INFORMATION SUPPLIED:
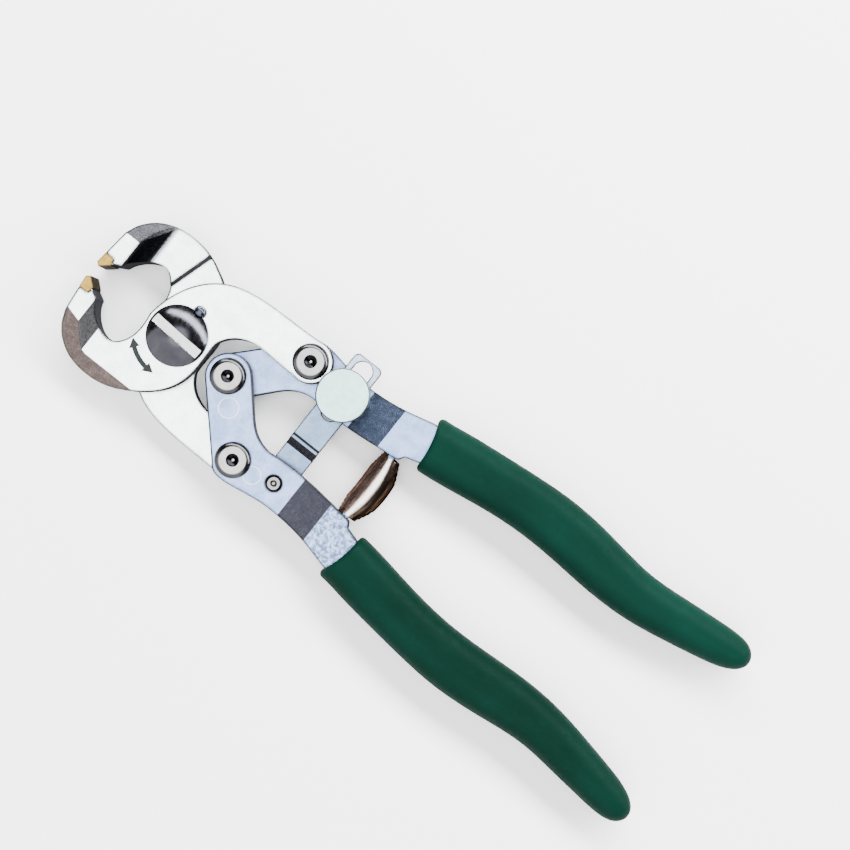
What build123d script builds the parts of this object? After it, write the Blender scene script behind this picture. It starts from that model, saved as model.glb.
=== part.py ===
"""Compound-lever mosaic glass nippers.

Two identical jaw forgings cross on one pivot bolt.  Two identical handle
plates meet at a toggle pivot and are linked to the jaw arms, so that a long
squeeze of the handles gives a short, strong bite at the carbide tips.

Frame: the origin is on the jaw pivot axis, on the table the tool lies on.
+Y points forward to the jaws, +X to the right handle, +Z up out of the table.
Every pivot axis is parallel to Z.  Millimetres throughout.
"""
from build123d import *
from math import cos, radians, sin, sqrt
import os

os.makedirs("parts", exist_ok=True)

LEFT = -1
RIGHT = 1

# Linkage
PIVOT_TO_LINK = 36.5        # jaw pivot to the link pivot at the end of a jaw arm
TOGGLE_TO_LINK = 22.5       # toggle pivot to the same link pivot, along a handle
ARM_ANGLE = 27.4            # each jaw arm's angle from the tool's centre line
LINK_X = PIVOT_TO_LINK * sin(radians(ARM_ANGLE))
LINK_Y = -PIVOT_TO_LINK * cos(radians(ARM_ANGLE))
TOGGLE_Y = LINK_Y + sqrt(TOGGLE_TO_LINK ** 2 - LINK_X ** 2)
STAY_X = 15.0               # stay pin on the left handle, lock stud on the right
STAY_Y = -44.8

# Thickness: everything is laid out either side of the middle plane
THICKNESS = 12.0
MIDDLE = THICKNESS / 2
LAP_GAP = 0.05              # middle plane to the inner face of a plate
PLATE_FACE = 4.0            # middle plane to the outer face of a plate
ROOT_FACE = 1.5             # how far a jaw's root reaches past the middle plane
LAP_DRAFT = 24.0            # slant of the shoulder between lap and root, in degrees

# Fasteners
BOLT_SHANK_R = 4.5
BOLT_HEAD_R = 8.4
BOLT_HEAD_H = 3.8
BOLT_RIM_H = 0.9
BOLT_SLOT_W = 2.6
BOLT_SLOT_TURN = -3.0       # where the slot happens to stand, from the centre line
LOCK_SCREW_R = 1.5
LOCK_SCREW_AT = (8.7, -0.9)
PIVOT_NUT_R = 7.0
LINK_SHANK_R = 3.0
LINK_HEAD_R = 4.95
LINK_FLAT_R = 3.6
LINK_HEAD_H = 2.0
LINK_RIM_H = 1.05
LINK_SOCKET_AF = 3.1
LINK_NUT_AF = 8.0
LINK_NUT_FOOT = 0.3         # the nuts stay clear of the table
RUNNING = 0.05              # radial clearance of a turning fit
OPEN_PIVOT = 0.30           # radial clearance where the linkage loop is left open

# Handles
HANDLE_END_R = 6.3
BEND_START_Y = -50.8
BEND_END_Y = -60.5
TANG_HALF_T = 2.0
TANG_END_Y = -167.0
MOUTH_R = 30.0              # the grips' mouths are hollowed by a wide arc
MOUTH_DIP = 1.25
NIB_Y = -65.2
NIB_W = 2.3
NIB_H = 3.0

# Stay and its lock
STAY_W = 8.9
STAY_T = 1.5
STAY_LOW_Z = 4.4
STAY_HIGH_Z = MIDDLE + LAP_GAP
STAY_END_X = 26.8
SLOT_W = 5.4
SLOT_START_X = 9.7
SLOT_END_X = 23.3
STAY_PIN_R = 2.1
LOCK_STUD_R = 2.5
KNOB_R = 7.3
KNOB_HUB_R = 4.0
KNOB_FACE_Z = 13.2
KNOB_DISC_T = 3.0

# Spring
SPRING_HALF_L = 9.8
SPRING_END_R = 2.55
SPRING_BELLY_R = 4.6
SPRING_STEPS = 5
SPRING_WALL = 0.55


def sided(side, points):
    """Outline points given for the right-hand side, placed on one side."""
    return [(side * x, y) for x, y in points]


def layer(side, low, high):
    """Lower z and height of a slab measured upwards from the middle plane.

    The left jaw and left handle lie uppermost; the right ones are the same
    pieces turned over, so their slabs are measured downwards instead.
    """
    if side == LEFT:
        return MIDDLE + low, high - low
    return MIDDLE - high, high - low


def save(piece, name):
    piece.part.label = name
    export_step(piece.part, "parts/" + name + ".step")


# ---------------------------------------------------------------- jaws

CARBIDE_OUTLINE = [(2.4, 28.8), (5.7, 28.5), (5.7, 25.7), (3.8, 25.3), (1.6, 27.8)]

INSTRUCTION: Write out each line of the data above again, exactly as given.

ANSWER IN FULL:
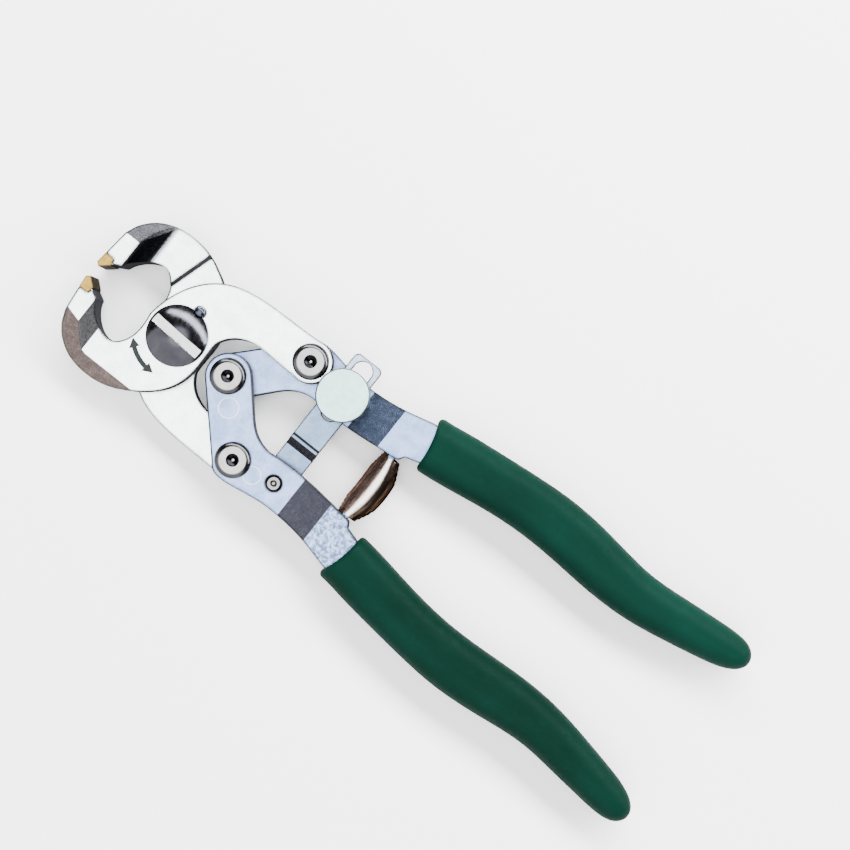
What build123d script builds the parts of this object? After it, write the Blender scene script behind this picture. It starts from that model, saved as model.glb.
=== part.py ===
"""Compound-lever mosaic glass nippers.

Two identical jaw forgings cross on one pivot bolt.  Two identical handle
plates meet at a toggle pivot and are linked to the jaw arms, so that a long
squeeze of the handles gives a short, strong bite at the carbide tips.

Frame: the origin is on the jaw pivot axis, on the table the tool lies on.
+Y points forward to the jaws, +X to the right handle, +Z up out of the table.
Every pivot axis is parallel to Z.  Millimetres throughout.
"""
from build123d import *
from math import cos, radians, sin, sqrt
import os

os.makedirs("parts", exist_ok=True)

LEFT = -1
RIGHT = 1

# Linkage
PIVOT_TO_LINK = 36.5        # jaw pivot to the link pivot at the end of a jaw arm
TOGGLE_TO_LINK = 22.5       # toggle pivot to the same link pivot, along a handle
ARM_ANGLE = 27.4            # each jaw arm's angle from the tool's centre line
LINK_X = PIVOT_TO_LINK * sin(radians(ARM_ANGLE))
LINK_Y = -PIVOT_TO_LINK * cos(radians(ARM_ANGLE))
TOGGLE_Y = LINK_Y + sqrt(TOGGLE_TO_LINK ** 2 - LINK_X ** 2)
STAY_X = 15.0               # stay pin on the left handle, lock stud on the right
STAY_Y = -44.8

# Thickness: everything is laid out either side of the middle plane
THICKNESS = 12.0
MIDDLE = THICKNESS / 2
LAP_GAP = 0.05              # middle plane to the inner face of a plate
PLATE_FACE = 4.0            # middle plane to the outer face of a plate
ROOT_FACE = 1.5             # how far a jaw's root reaches past the middle plane
LAP_DRAFT = 24.0            # slant of the shoulder between lap and root, in degrees

# Fasteners
BOLT_SHANK_R = 4.5
BOLT_HEAD_R = 8.4
BOLT_HEAD_H = 3.8
BOLT_RIM_H = 0.9
BOLT_SLOT_W = 2.6
BOLT_SLOT_TURN = -3.0       # where the slot happens to stand, from the centre line
LOCK_SCREW_R = 1.5
LOCK_SCREW_AT = (8.7, -0.9)
PIVOT_NUT_R = 7.0
LINK_SHANK_R = 3.0
LINK_HEAD_R = 4.95
LINK_FLAT_R = 3.6
LINK_HEAD_H = 2.0
LINK_RIM_H = 1.05
LINK_SOCKET_AF = 3.1
LINK_NUT_AF = 8.0
LINK_NUT_FOOT = 0.3         # the nuts stay clear of the table
RUNNING = 0.05              # radial clearance of a turning fit
OPEN_PIVOT = 0.30           # radial clearance where the linkage loop is left open

# Handles
HANDLE_END_R = 6.3
BEND_START_Y = -50.8
BEND_END_Y = -60.5
TANG_HALF_T = 2.0
TANG_END_Y = -167.0
MOUTH_R = 30.0              # the grips' mouths are hollowed by a wide arc
MOUTH_DIP = 1.25
NIB_Y = -65.2
NIB_W = 2.3
NIB_H = 3.0

# Stay and its lock
STAY_W = 8.9
STAY_T = 1.5
STAY_LOW_Z = 4.4
STAY_HIGH_Z = MIDDLE + LAP_GAP
STAY_END_X = 26.8
SLOT_W = 5.4
SLOT_START_X = 9.7
SLOT_END_X = 23.3
STAY_PIN_R = 2.1
LOCK_STUD_R = 2.5
KNOB_R = 7.3
KNOB_HUB_R = 4.0
KNOB_FACE_Z = 13.2
KNOB_DISC_T = 3.0

# Spring
SPRING_HALF_L = 9.8
SPRING_END_R = 2.55
SPRING_BELLY_R = 4.6
SPRING_STEPS = 5
SPRING_WALL = 0.55


def sided(side, points):
    """Outline points given for the right-hand side, placed on one side."""
    return [(side * x, y) for x, y in points]


def layer(side, low, high):
    """Lower z and height of a slab measured upwards from the middle plane.

    The left jaw and left handle lie uppermost; the right ones are the same
    pieces turned over, so their slabs are measured downwards instead.
    """
    if side == LEFT:
        return MIDDLE + low, high - low
    return MIDDLE - high, high - low


def save(piece, name):
    piece.part.label = name
    export_step(piece.part, "parts/" + name + ".step")


# ---------------------------------------------------------------- jaws

CARBIDE_OUTLINE = [(2.4, 28.8), (5.7, 28.5), (5.7, 25.7), (3.8, 25.3), (1.6, 27.8)]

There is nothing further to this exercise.